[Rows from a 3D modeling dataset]
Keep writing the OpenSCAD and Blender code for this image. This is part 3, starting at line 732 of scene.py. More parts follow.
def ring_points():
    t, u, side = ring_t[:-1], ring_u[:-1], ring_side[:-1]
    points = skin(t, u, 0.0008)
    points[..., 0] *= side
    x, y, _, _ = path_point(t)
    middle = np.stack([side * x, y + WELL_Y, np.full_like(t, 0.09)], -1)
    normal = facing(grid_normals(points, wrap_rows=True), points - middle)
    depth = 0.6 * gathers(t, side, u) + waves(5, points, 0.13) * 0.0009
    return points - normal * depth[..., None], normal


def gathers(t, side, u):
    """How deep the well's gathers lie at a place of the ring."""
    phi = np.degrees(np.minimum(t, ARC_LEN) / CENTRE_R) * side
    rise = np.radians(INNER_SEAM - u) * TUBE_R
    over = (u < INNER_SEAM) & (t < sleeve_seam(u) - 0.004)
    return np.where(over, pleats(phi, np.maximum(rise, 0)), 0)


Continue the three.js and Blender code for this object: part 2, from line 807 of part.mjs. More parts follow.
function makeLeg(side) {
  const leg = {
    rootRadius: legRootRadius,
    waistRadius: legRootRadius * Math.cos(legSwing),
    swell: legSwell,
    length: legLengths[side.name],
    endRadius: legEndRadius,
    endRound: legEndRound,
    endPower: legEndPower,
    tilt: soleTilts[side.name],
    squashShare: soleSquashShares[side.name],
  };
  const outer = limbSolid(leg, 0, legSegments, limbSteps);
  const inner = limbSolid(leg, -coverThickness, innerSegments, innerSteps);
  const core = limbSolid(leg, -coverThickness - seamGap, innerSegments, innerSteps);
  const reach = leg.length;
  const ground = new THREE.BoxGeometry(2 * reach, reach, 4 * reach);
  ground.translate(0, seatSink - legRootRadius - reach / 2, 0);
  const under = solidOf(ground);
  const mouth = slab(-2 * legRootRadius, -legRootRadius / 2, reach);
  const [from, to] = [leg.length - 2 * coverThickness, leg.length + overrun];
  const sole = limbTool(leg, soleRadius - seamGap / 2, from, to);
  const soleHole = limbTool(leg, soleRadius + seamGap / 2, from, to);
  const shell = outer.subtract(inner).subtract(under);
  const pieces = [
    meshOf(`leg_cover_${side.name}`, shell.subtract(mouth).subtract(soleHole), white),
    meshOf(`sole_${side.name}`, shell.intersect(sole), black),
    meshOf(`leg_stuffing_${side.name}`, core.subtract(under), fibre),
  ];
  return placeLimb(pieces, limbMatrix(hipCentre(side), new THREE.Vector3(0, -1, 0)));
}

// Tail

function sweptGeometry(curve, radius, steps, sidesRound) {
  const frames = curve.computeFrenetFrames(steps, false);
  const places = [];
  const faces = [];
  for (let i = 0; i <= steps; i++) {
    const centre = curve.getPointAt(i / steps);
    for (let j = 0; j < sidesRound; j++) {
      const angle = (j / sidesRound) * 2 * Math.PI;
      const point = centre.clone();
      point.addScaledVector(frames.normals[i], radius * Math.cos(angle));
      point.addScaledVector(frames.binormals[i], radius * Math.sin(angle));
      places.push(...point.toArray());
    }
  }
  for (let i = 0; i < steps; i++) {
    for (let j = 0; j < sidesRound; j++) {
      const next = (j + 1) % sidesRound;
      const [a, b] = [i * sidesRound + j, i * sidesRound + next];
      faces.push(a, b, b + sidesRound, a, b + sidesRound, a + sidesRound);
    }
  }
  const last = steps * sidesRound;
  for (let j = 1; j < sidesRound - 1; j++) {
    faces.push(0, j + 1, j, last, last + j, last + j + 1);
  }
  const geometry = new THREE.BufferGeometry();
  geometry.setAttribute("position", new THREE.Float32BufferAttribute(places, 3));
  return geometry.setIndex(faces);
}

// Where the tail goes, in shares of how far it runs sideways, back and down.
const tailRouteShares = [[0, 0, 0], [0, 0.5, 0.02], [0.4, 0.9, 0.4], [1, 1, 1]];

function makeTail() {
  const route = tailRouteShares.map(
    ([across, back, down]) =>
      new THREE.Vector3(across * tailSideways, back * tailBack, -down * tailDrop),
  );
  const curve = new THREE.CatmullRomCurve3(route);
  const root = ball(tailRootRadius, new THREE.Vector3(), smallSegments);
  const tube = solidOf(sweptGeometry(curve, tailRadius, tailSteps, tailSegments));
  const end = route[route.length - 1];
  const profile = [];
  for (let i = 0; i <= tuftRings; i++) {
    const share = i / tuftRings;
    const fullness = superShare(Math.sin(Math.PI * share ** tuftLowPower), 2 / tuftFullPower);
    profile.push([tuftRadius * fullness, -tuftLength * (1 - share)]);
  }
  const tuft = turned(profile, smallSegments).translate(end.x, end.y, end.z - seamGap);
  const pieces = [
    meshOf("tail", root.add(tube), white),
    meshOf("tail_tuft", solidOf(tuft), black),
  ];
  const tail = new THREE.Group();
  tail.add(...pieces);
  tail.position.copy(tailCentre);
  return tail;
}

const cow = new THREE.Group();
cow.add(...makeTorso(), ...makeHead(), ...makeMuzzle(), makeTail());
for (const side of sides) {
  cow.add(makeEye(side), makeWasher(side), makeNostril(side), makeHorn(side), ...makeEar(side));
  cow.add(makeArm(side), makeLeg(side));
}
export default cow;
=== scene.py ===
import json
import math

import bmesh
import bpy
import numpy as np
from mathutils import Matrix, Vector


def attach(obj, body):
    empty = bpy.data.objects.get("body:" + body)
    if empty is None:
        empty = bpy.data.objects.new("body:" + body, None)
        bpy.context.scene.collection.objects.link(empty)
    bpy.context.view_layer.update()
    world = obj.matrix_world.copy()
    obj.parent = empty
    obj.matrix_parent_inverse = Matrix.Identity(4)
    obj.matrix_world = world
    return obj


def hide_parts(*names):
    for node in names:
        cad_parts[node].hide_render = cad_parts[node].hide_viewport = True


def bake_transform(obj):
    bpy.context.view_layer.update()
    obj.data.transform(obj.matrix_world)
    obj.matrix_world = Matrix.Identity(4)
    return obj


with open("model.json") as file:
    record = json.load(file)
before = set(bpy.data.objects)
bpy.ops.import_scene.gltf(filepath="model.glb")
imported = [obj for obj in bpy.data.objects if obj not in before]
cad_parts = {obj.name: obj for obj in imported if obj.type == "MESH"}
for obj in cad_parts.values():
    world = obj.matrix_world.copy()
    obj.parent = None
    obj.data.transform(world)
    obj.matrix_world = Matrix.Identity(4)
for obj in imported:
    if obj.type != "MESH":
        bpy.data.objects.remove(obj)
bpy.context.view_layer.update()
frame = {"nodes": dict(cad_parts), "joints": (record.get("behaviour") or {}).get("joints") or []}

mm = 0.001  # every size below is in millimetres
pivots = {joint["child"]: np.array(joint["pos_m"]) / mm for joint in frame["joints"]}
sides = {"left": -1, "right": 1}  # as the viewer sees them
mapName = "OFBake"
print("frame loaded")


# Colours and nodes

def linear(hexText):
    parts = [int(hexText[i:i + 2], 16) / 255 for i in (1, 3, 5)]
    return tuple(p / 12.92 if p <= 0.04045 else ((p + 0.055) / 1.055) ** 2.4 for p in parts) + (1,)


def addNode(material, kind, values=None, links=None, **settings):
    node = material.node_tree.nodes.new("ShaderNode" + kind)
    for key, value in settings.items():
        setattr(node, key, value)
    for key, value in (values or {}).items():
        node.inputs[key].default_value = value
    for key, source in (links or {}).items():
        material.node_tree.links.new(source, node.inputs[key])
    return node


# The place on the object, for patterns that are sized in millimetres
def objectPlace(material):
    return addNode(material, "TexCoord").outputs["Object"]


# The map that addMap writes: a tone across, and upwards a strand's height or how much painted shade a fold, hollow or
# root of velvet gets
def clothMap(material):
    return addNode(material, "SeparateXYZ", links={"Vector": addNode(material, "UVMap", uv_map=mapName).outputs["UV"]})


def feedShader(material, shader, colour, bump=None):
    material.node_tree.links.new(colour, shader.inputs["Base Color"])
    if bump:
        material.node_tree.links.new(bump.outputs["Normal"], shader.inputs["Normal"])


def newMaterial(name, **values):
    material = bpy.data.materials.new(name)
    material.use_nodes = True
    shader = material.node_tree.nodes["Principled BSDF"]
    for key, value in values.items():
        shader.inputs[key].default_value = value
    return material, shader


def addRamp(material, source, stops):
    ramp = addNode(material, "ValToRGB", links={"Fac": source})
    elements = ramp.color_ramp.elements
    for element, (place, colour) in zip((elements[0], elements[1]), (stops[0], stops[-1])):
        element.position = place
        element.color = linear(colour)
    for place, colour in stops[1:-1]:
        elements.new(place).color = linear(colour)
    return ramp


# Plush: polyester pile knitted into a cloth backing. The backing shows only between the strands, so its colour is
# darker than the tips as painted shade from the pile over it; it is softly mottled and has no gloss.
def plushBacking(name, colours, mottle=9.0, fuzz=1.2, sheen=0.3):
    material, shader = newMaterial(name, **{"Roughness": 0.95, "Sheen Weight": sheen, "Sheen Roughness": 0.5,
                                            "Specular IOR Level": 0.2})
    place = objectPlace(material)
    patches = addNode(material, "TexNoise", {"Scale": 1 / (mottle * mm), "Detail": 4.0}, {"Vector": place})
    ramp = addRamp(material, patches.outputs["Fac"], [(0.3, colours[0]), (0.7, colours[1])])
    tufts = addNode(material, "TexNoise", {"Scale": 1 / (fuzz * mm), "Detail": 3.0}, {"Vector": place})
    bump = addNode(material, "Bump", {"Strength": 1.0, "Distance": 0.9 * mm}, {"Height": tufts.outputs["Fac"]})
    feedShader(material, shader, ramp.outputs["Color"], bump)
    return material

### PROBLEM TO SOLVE
Everything from the line containing "const cow = new THREE.Group();" down to the line containing "in imported if" should be retyped exactly, both lines included, and nothing more.

### FINAL RESULT
const cow = new THREE.Group();
cow.add(...makeTorso(), ...makeHead(), ...makeMuzzle(), makeTail());
for (const side of sides) {
  cow.add(makeEye(side), makeWasher(side), makeNostril(side), makeHorn(side), ...makeEar(side));
  cow.add(makeArm(side), makeLeg(side));
}
export default cow;
=== scene.py ===
import json
import math

import bmesh
import bpy
import numpy as np
from mathutils import Matrix, Vector


def attach(obj, body):
    empty = bpy.data.objects.get("body:" + body)
    if empty is None:
        empty = bpy.data.objects.new("body:" + body, None)
        bpy.context.scene.collection.objects.link(empty)
    bpy.context.view_layer.update()
    world = obj.matrix_world.copy()
    obj.parent = empty
    obj.matrix_parent_inverse = Matrix.Identity(4)
    obj.matrix_world = world
    return obj


def hide_parts(*names):
    for node in names:
        cad_parts[node].hide_render = cad_parts[node].hide_viewport = True


def bake_transform(obj):
    bpy.context.view_layer.update()
    obj.data.transform(obj.matrix_world)
    obj.matrix_world = Matrix.Identity(4)
    return obj


with open("model.json") as file:
    record = json.load(file)
before = set(bpy.data.objects)
bpy.ops.import_scene.gltf(filepath="model.glb")
imported = [obj for obj in bpy.data.objects if obj not in before]
cad_parts = {obj.name: obj for obj in imported if obj.type == "MESH"}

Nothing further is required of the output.